##### RECORD SET #####

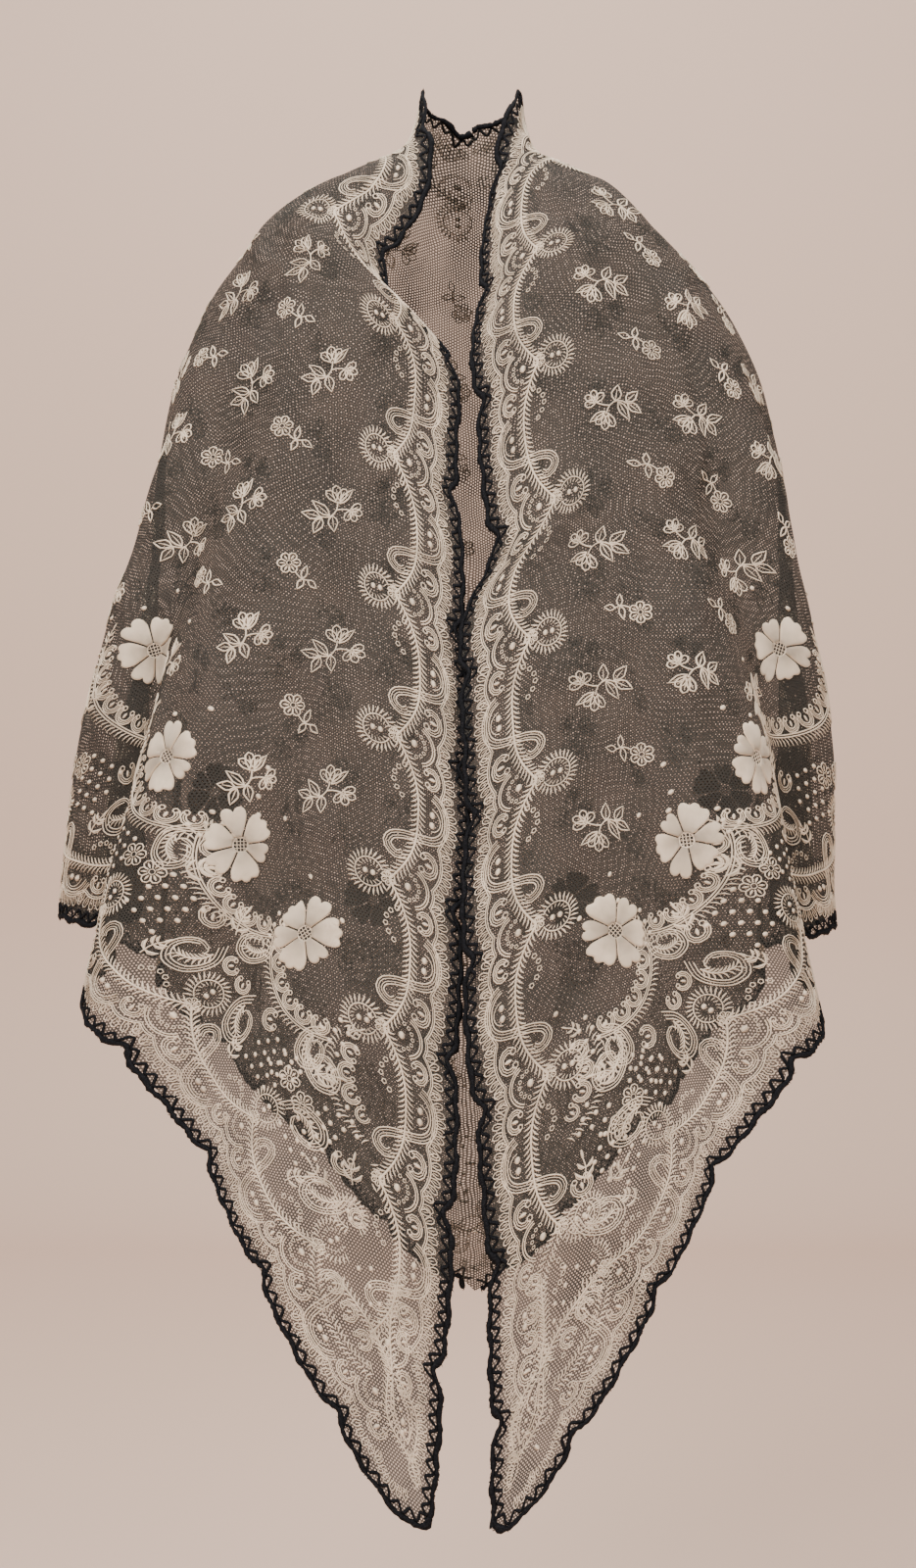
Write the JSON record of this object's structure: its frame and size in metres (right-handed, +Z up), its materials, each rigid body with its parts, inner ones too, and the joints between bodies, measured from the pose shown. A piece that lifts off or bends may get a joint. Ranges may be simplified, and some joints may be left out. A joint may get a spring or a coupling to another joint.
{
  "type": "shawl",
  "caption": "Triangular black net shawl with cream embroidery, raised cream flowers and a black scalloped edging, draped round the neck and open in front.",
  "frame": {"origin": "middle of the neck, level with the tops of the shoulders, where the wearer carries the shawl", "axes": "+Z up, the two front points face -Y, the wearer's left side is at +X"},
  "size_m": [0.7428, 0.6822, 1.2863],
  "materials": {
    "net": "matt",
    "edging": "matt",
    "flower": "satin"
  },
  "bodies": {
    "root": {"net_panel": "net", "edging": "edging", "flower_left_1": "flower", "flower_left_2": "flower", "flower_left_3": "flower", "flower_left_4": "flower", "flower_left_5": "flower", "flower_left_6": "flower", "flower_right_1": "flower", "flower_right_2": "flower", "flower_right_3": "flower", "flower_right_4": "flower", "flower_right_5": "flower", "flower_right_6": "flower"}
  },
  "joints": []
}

#####
##### RECORD SET #####

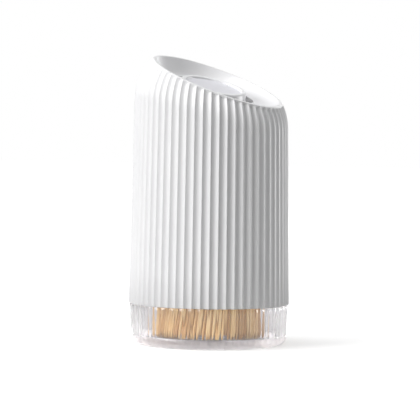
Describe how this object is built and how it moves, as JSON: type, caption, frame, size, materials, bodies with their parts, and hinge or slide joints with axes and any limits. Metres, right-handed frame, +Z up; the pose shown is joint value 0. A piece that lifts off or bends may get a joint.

#####

> EXERCISE DESCRIPTION
Look through the data and show every line containing "this".

> SOLVED PROBLEM
Write the JSON record of this object's structure: its frame and size in metres (right-handed, +Z up), its materials, each rigid body with its parts, inner ones too, and the joints between bodies, measured from the pose shown. A piece that lifts off or bends may get a joint. Ranges may be simplified, and some joints may be left out. A joint may get a spring or a coupling to another joint.
Describe how this object is built and how it moves, as JSON: type, caption, frame, size, materials, bodies with their parts, and hinge or slide joints with axes and any limits. Metres, right-handed frame, +Z up; the pose shown is joint value 0. A piece that lifts off or bends may get a joint.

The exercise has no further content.